When you say it is shaky at the start, what do you mean exactly?
I can see where you are coming from in terms of themes if you take the song out of context, but it is helpful to look at psalm 103 when reading through the lyrics, and although the song doesn't take the exact form of the psalm, it is definitely intended as a heart reaction from myself to the psalm, and I think works as a story in line with the story of the psalm. Verse 1 is taken from (103: v 1-4) and verse 2 from (103: v 5-6) and then verse 3 (v 8 as well as my response). So I hope that helps to see where it all fits in. And if you have any lyrical suggestions to make that more obvious if it needs to be, then that would be great :)
In terms of the arrangement, I would love to hear it as we always would with a full band and great recording, but I feel it is very important to know that it holds itself up with just the guitar! So hopefully in the future I'll get there with a bigger recording :)...
Lastly I have put it past my fiance who is always my harshest critic and she really liked it, but said it could be stronger in the verses, so a fairly similar response! It may need a fresh look at the melody?
Cheers dude
Jay
unfortunatley i'm more of a melody man, so to me the lyrics are pretty solid,
i think the very first melody of your verse "i will not forget" is fine but the "he heals my heart" could be revamped!
if you were going to edit it in any way i think it needs to keep the last line as it really connects the verse to the chorus, but yeah real potential for this song, can't wait to hear it as a whole package
hope this helped
love god. love life. love worship
Thanks Tim, it does really help to know which part of the melody isn't sounding quite right, so thank you, I will definitely take a look at that again!
Hey Jay, how's it going mate?
Good song idea going on here, I'd agree with cutting the 2nd verse though, I think 3 verses is perhaps a bit of a stretch, especially when you've got a very repeatable chorus and bridge. I think the verses could be tided up a bit, and you've got the skill to complete them with some decent rhyming too, so spend some more time on them.
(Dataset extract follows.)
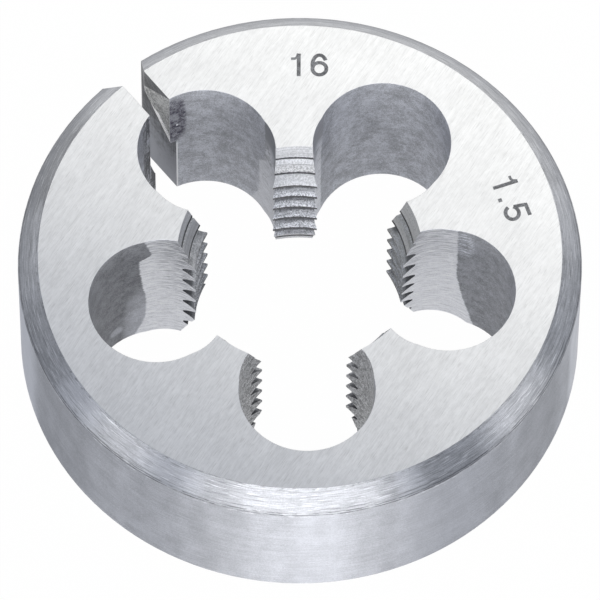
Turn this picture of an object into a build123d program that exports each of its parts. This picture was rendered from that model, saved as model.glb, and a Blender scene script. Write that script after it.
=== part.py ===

Finally, my I reckon it might sound a bit stronger at the start of the chorus to repeat praise the Lord, and move the line O my soul e.g.
Praise the Lord, praise the Lord
Praise Him, praise Him.
All I am, O my soul
Praise Him
Also I reckon to repeat the chorus, you could sing praise Him twice as you do on the second line.
Hope that's been helpful
Thanks Matt :)
Some very useful comments there, I must admit I am struggling to see the point that Tim also raised of cutting the second verse, I feel it would be over so quickly if it was just two verses, and I like the progression of the prayer as it is in the psalm. Plus one other thing I would value your thoughts on is as I lead worship these days, I am constantly a bit unsatisfied with the songs that are just 1 or 2 verses and a chorus, as it feels like there's a lack of depth and not much to lead into, where as some of the larger songs (O how strong, and others) you can go on a great journey with, and pause in places to sing out but still have great theological depth to return to. So I would appreciate this song with more verses I think... thoughts??
It is definitely worth developing the verses from where they are though so I will do that! And will mess around with the chorus a bit to consider your idea!
Cheers mate






really great song, a bit shaky at the start but the chorous is simple and effective and catchy i really like it,
i would cut out verse 2 as i think it goes off topic a bit and i think two verses would be better than three as it would really strip the song to its bear minimum and would give it a greater presence.
also as a final thought it woudl be great to hear it with other instruments, even if it was just drums or bass just to really emphisiase the dynamics of the song.
oh and also have you tried it in a service yet or even just showed it to anybody? how did they react?